In conclusion, I’d like to bring up that DustMite is good at more than just reducing compiler test cases. The wiki lists some ideas:

• Finding the source of ambiguous or misleading compiler error messages (e.g., errors with the file/line information pointing only inside the standard library).

• Alternative (much slower, but also much more thorough) method of verifying unit test code coverage. Just because a line of code is executed, that doesn’t mean it’s necessary; DustMite can be made to remove all code that does not affect the execution of your unit tests.

• Similarly, if you have complete test coverage, it can be used for reducing the source tree to a minimal tree which includes support for only enabled unittests. This can be used to create a version of a program or library with a test-defined subset of features.

• The --obfuscate mode can obfuscate your code’s identifiers. It can be used for preparing submission of proprietary code to bug trackers.

• The --fuzz mode (a new feature) can help find bugs in compilers and tools by creating random programs (using fragments of other programs as input).
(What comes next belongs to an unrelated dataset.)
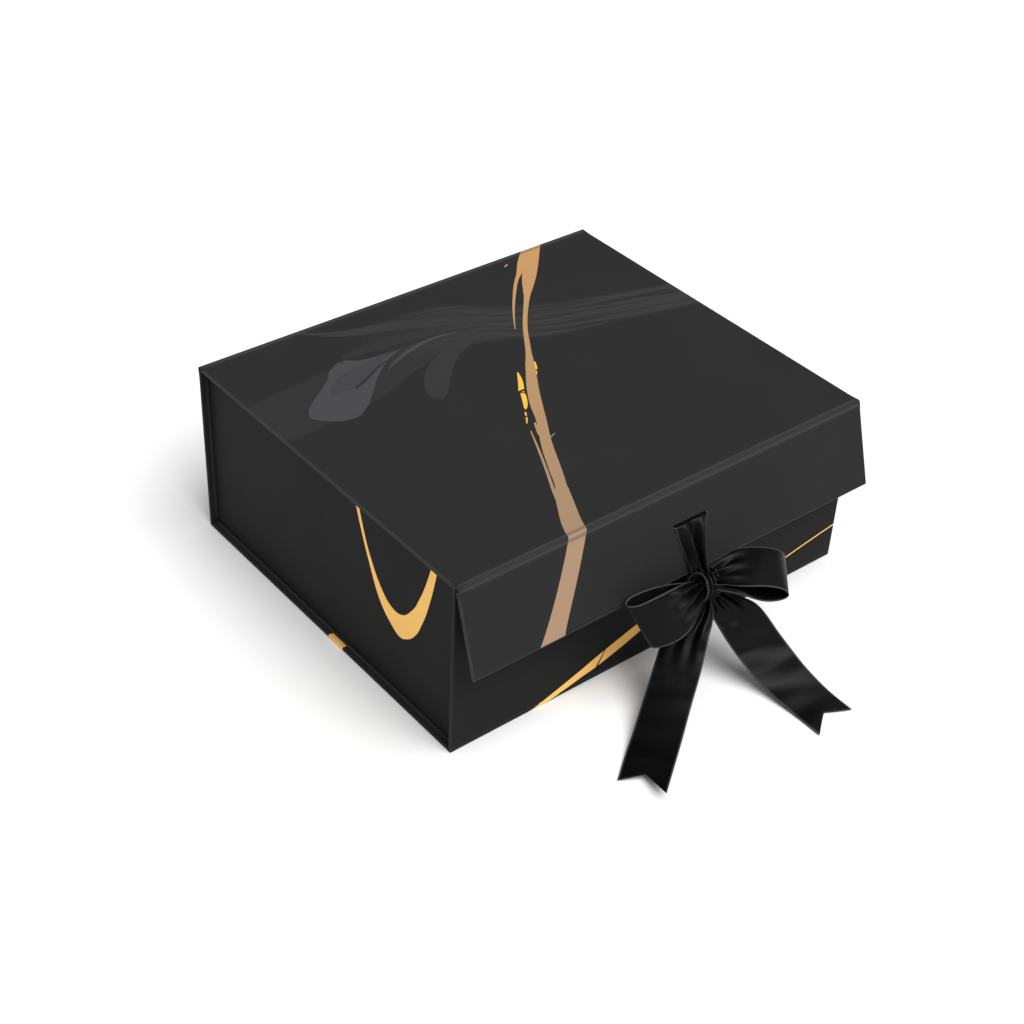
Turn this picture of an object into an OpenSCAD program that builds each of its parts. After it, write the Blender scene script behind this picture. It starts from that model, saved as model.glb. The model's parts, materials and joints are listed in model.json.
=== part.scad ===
// Book-style gift box: a five-panel case, two standing side walls and a satin ribbon tie.
// Origin at the centre of the base's underside, X to the right, Y to the back, Z up.
// The lid is closed and the bow is tied.

/* [Box] */
// Width of the case from side to side
box_w = 330; // [300:2:360]
// Depth of the case from front to back
box_d = 278; // [260:2:300]
// Height of the closed box
box_h = 130; // [128:1:140]
// Distance of each side wall in from the edge of the base
side_inset = 4.8; // [3:0.2:8]

/* [Panels] */
// Thickness of the greyboard
board_t = 2; // [1.8:0.1:2.2]
// Thickness of the wrap, its turn-ins and the linings
paper_t = 0.2; // [0.15:0.05:0.25]
// Width of the wrap's turn-ins on the inner faces
turn_in = 15; // [10:1:16]
// Bare margin between a lining and the edge of its panel
lining_margin = 3; // [2:0.5:5]
// Width of the corner tabs that fold off the side walls
tab_w = 20; // [14:1:26]
// Thickness of a corner tab
tab_t = 1; // [0.6:0.1:1.2]

/* [Flap] */
// Length of the flap from its crease to its free edge
flap_l = 60; // [58:1:61]
// Angle by which the flap stands away from upright
flap_splay = 17.5; // [16:0.5:19]

/* [Ribbon] */
// Width of the ribbon
ribbon_w = 33.5; // [30:0.5:36]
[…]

But DustMite is not limited to D programs (or any kind of programs) as input. With the --split option, we can tell DustMite how to parse and reduce other kinds of files. DustMite successfully handled the following scenarios:

• reducing C++ programs (the D parser supports some C++-only syntax too);

• reducing Python programs (using the indent split mode);

• reducing a large commit to a minimal diff (using the diff split mode);

• reducing a commit list, when git bisect is insufficient due to the problem being introduced across more than any single commit;

• reducing a large data set to a minimal one, resulting in the same code coverage, with the purpose of creating a test suite;

• and many more which I do not remember.

Today, some version of DustMite is readily available in major distributions (usually as part of some D-related package), so I’m happy having a favorite tool one apt-get / pacman -S away when I’m not at my PC.

Discovering a problem which can be elegantly reduced away by DustMite is always exciting for me, and I’m hoping you will find it useful too.